• PROVIDED DATA
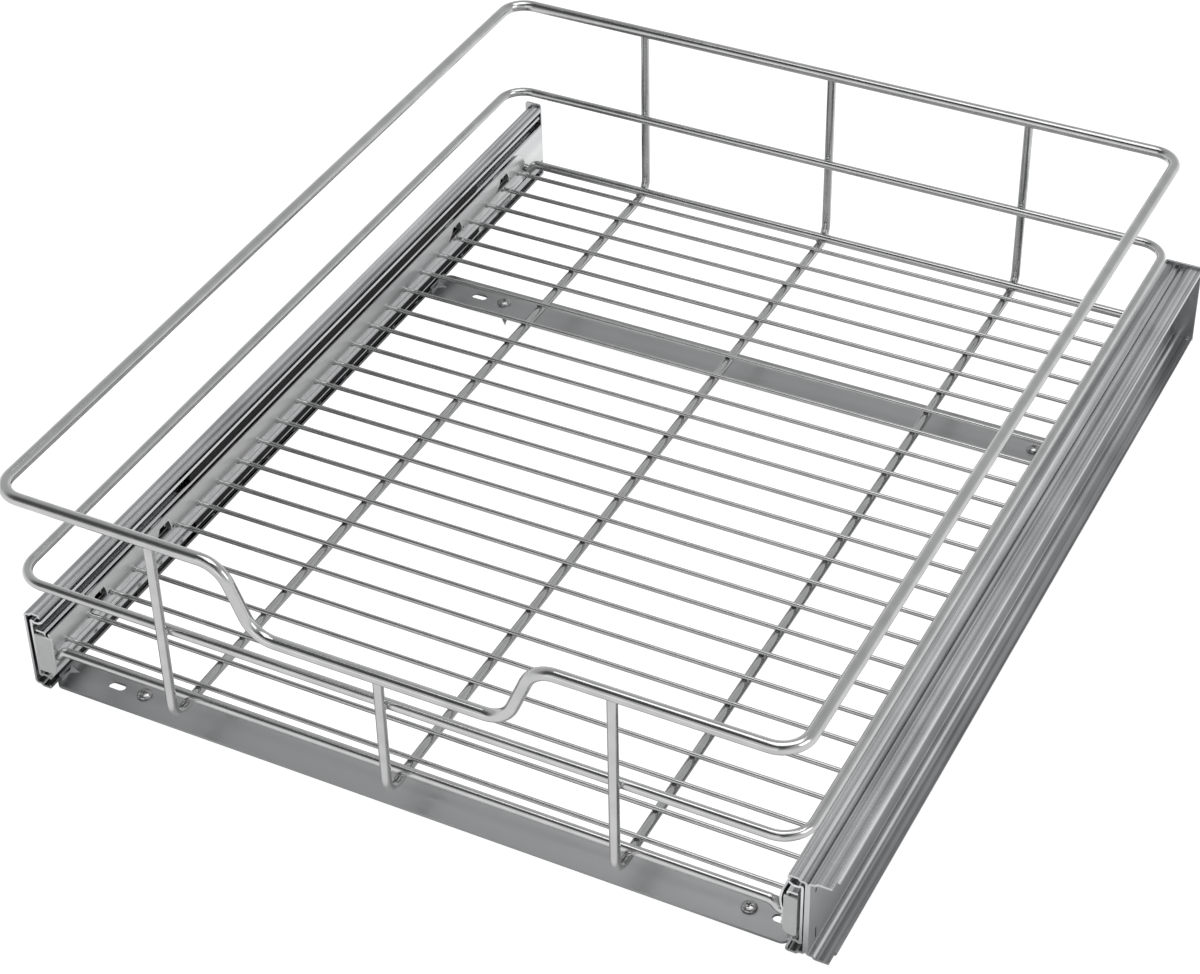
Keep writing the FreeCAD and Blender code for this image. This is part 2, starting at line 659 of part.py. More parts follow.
def build_slides():
    """Writes both slides and returns the pieces that the basket's wires end on."""
    wire_ends = []
    outer_gap = SHEET + CAGE_GAP
    inner_gap = MIDDLE_WEB_DEPTH + SHEET / 2 + CAGE_GAP
    for side, name in SIDES:
        save(name + "_outer_rail", outer_rail(side))
        save(name + "_middle_rail", middle_rail(side))
        carriers = (("_inner_rail", inner_rail(side)), ("_side_strip", side_strip(side)))
        for suffix, shape in carriers:
            wire_ends.append(shape)
            save(name + suffix, shape)
        centres = ball_centres(side, OUTER_BALL_DEPTH, OUTER_BALL_HEIGHT)
        save(name + "_outer_cage", cage(side, outer_gap, OUTER_CAGE_EDGE, centres, OUTER_BALL))
        save(name + "_outer_balls", balls(centres, OUTER_BALL))
        centres = ball_centres(side, INNER_BALL_DEPTH, INNER_BALL_HEIGHT)
        inner_cage = cage(side, inner_gap, INNER_CAGE_EDGE, centres, INNER_BALL)
        save(name + "_inner_cage", inner_cage.multiFuse(ribbed_lips(side)).removeSplitter().Solids[0])
        save(name + "_inner_balls", balls(centres, INNER_BALL))
        save(name + "_end_block", end_block(side))
        save(name + "_rear_bumper", rear_bumper(side))
    save("right_side_channel", side_channel())
    save("left_end_plate", end_plate(LEFT, PLATE_OVERHANG))
    save("right_end_plate", end_plate(RIGHT, SIDE_CHANNEL_DEPTH))
    return wire_ends


def build_crossbars():
    """Writes the crossbars and their screws."""
    save("front_crossbar", crossbar(FRONT_BAR))
    save("rear_crossbar", crossbar(FRONT_BAR + BAR_SPACING))
    save("floor_screws", floor_screws())


def build_basket(wire_ends):
    """Writes the wire basket."""
    rim = top_rim()
    save("top_rim", rim)
    save("middle_rim", middle_rim())
    for x, front_height, name in ((-SUPPORT_SPACING, TOP_RIM_HEIGHT, "left"),
                                  (0.0, SCOOP_HEIGHT, "centre"),
                                  (SUPPORT_SPACING, TOP_RIM_HEIGHT, "right")):
        save(name + "_support_wire", support_wire(x, front_height, rim))
    save("front_floor_wire", cross_wire(CROSS_WIRE_FRONT, wire_ends))
    save("rear_floor_wire", cross_wire(CROSS_WIRE_BACK, wire_ends))
    save("floor_wires", floor_wires(wire_ends))


os.makedirs("parts", exist_ok=True)
build_crossbars()
build_basket(build_slides())
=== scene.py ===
"""Looks of a pull-out wire basket on telescopic slides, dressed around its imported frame."""

import logging
import math
from collections.abc import Callable, Iterable
from dataclasses import dataclass
from enum import Enum

import bpy
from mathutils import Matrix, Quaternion, Vector


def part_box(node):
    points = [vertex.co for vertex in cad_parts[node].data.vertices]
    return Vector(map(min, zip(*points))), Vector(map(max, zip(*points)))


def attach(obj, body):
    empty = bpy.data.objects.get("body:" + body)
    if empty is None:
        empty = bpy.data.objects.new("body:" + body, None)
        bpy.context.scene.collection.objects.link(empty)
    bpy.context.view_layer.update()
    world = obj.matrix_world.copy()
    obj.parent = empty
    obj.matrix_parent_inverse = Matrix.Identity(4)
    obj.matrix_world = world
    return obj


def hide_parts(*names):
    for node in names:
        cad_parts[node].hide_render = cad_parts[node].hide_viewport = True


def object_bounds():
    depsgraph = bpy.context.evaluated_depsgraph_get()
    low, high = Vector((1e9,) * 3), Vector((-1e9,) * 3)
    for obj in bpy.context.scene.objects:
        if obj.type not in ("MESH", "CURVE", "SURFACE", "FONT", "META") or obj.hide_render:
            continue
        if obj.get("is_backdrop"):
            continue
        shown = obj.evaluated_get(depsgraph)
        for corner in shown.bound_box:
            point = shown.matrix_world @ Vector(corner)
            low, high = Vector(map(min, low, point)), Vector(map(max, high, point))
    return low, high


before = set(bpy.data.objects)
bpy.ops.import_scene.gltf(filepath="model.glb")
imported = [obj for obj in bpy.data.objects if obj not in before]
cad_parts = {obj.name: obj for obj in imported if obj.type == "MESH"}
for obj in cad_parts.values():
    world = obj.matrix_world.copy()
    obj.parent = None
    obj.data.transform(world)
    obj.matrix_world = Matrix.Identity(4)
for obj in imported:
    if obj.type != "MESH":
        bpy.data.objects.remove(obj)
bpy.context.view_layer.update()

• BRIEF
Extract exactly and only these lines: the line containing "rim = top_rim()", the line containing "low, high = Vector((1e9,)", and every line between them.

• THE RESULT
    rim = top_rim()
    save("top_rim", rim)
    save("middle_rim", middle_rim())
    for x, front_height, name in ((-SUPPORT_SPACING, TOP_RIM_HEIGHT, "left"),
                                  (0.0, SCOOP_HEIGHT, "centre"),
                                  (SUPPORT_SPACING, TOP_RIM_HEIGHT, "right")):
        save(name + "_support_wire", support_wire(x, front_height, rim))
    save("front_floor_wire", cross_wire(CROSS_WIRE_FRONT, wire_ends))
    save("rear_floor_wire", cross_wire(CROSS_WIRE_BACK, wire_ends))
    save("floor_wires", floor_wires(wire_ends))


os.makedirs("parts", exist_ok=True)
build_crossbars()
build_basket(build_slides())
=== scene.py ===
"""Looks of a pull-out wire basket on telescopic slides, dressed around its imported frame."""

import logging
import math
from collections.abc import Callable, Iterable
from dataclasses import dataclass
from enum import Enum

import bpy
from mathutils import Matrix, Quaternion, Vector


def part_box(node):
    points = [vertex.co for vertex in cad_parts[node].data.vertices]
    return Vector(map(min, zip(*points))), Vector(map(max, zip(*points)))


def attach(obj, body):
    empty = bpy.data.objects.get("body:" + body)
    if empty is None:
        empty = bpy.data.objects.new("body:" + body, None)
        bpy.context.scene.collection.objects.link(empty)
    bpy.context.view_layer.update()
    world = obj.matrix_world.copy()
    obj.parent = empty
    obj.matrix_parent_inverse = Matrix.Identity(4)
    obj.matrix_world = world
    return obj


def hide_parts(*names):
    for node in names:
        cad_parts[node].hide_render = cad_parts[node].hide_viewport = True


def object_bounds():
    depsgraph = bpy.context.evaluated_depsgraph_get()
    low, high = Vector((1e9,) * 3), Vector((-1e9,) * 3)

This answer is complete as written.